In the computer program according to the present invention, the processing of calculating the selection criterion includes a processing of calculating cost of each candidate segment based on the target segment environment and the segment environment of candidate segments, and includes a processing of calculating the selection criterion based on the cost.
According to another aspect of the present invention, there is provided a program for causing a computer, which constitutes a speech synthesizing apparatus, to execute
a processing of selecting a segment suited to a target segment environment from among candidate segments, wherein the processing of selecting the segment includes:
a processing of searching for an optimum segment, based on the target segment environment and a segment environment of the candidate segments,
a processing of calculating a prosody change amount of each candidate segment, based on prosody information of the target segment environment and the candidate segments,
a processing of calculating a selection criterion based on the prosody change amount, and
a processing of deciding, in a case where, among the optimum segments, there exists a segment having a prosody change amount whose magnitude relationship with the selection criterion is a predetermined prescribed relationship, that re-execution of search for the optimum segment is necessary, and
wherein the processing of deciding includes a process in which, in a case where it is decided that the re-execution of the search for an optimum segment is necessary, the processing of searching for the optimum segment re-executes the search for the optimum segment.
In the computer program according to the present invention, the processing of calculating the prosody change amount includes a processing of calculating the prosody change amount for only the optimum segments.
In the computer program according to the present invention, the processing of searching for the optimum segment includes a processing of excluding segments that do not satisfy the selection criterion from candidates, and re-executing search for the optimum segment.
According to another aspect of the present invention, there is provided a program for causing a computer, which constitutes a speech synthesizing apparatus, to execute
a processing of selecting a segment suited to a target segment environment from among candidate segments, wherein the processing of selecting the segment includes:
a processing of calculating a prosody change amount of each candidate segment, based on prosody information of the target segment environment and the candidate segments,
a processing of calculating a selection criterion from the prosody change amount, a processing of calculating a unit cost of each candidate segment based on the target segment environment and a segment environment of the candidate segments, and
a processing of searching for an optimum segment from among candidate segments based on the unit cost, and wherein the processing of calculating the unit cost includes
a processing of assigning a penalty to a unit cost of a segment having a prosody change amount whose magnitude relationship with the selection criterion is a predetermined prescribed relationship.
In the computer program according to the present invention, the processing of calculating the unit cost includes a processing of determining the penalty according to a relative relationship of the prosody change amount and the selection criterion.
In the computer program according to the present invention, the processing of calculating the selection criterion includes a processing of determining the selection criterion based on an average value of the prosody change amount.
In the computer program according to the present invention, the processing of calculating the selection criterion includes a processing of determining the selection criterion based on a value obtained by smoothing the prosody change amount in a time domain.
According to the present invention, in a segment selection unit, since speech segments are selected in order that the prosody change amount is uniform, sound quality deterioration due to prosody control is made uniform, and a sense of non-uniformity of sound quality is eliminated.
Still other features and advantages of the present invention will become readily apparent to those skilled in this art from the following detailed description in conjunction with the accompanying drawings wherein only exemplary embodiments of the invention are shown and described, simply by way of illustration of the best mode contemplated of carrying out this invention.

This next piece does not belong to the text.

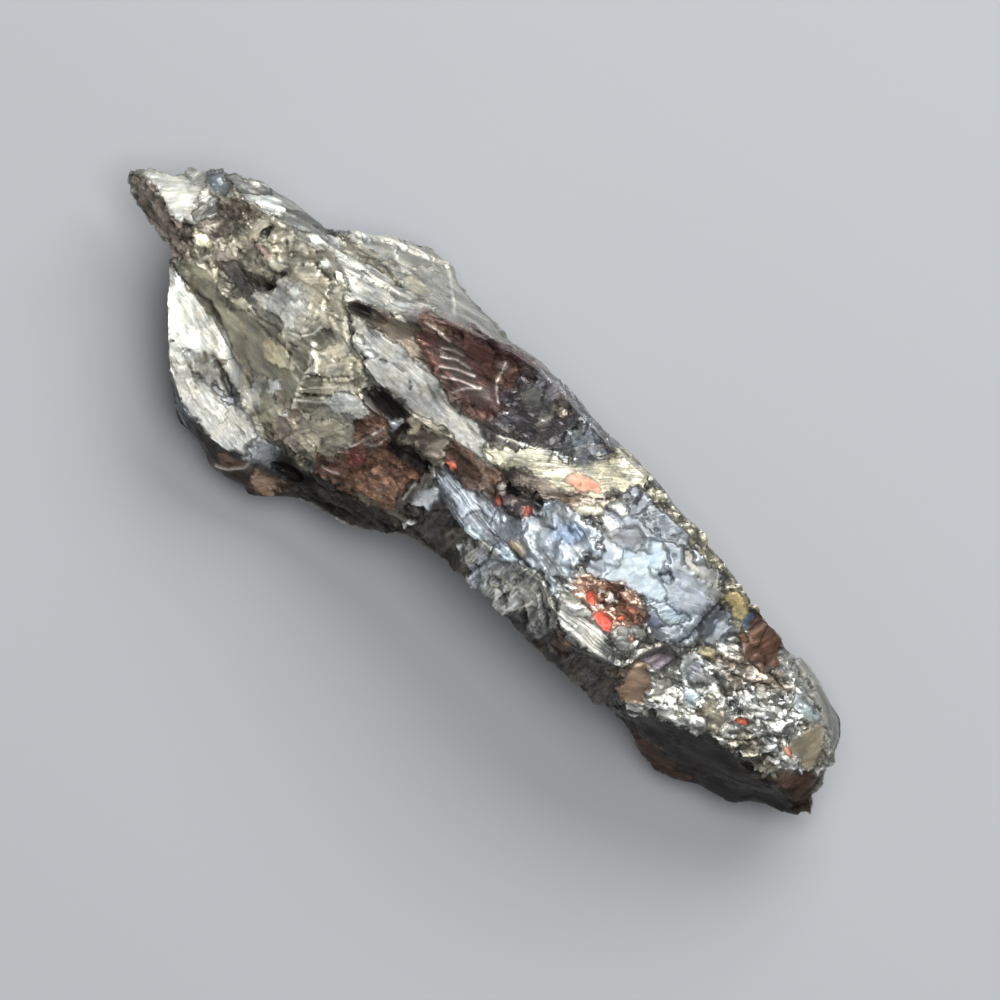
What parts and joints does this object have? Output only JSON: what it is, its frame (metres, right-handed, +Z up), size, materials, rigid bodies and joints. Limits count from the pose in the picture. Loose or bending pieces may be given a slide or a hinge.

As will be realized, the invention is capable of other and different embodiments, and its several details are capable of modifications in various obvious respects, all without departing from the invention. Accordingly, the drawing and description are to be regarded as illustrative in nature, and not as restrictive.
The principle of the present invention will be described. In the present invention, selection of speech segments is performed in order that prosody change amount is uniform. That is, the prosody change amount of candidate segments is calculated, and based on a selection criterion obtained from the prosody change amount, by excluding speech segments having a relatively particularly small prosody change amount, from the candidates, the variance of the prosody change amount of the speech segments, which have a high possibility of being selected, is decreased. Thus, the prosody change amount is made uniform, sound quality deterioration level due to prosody control is made uniform, and it is possible to eliminate a sense of non-uniformity of the sound quality. For example, in a case of applying the present invention to an example shown in
<Exemplary Embodiment 1>
Referring to
Referring to
The unit cost calculation unit 12 generates a target segment environment from a language processing result supplied by a language processing unit 10, and prosody information supplied by a prosody generation unit 11, for each synthesis unit (step A1 in
In the present exemplary embodiment, it is supposed that the target segment environment is composed of:
respective phoneme names of phoneme in question, preceding phoneme, and subsequent phoneme,
distance from accent core,
pitch frequency and power for a representative point of synthesis unit, and
continuous time length of unit.
Next, the unit cost calculation unit 12 selects, as candidate segments, a plurality of speech segments that match specific information designated by the target segment environment from a speech segment information storage unit 15 (step A2 in
The unit cost calculation unit 12 calculates a unit cost of each candidate segment, based on the target segment environment and a segment environment of the candidate segment supplied by the speech segment information storage unit 15, and outputs to the prosody change amount calculation unit 20 and the candidate selection unit 22 (step A3).
The prosody change amount calculation unit 20 calculates the prosody change amount of each candidate segment, based on the prosody information supplied by the prosody generation unit 11, the unit cost of each candidate segment supplied by the unit cost calculation unit 12, and attribute information of each candidate segment supplied by the speech segment information storage unit 15, and transmits this to the selection criterion calculation unit 21 and the candidate selection unit 22 (step A4).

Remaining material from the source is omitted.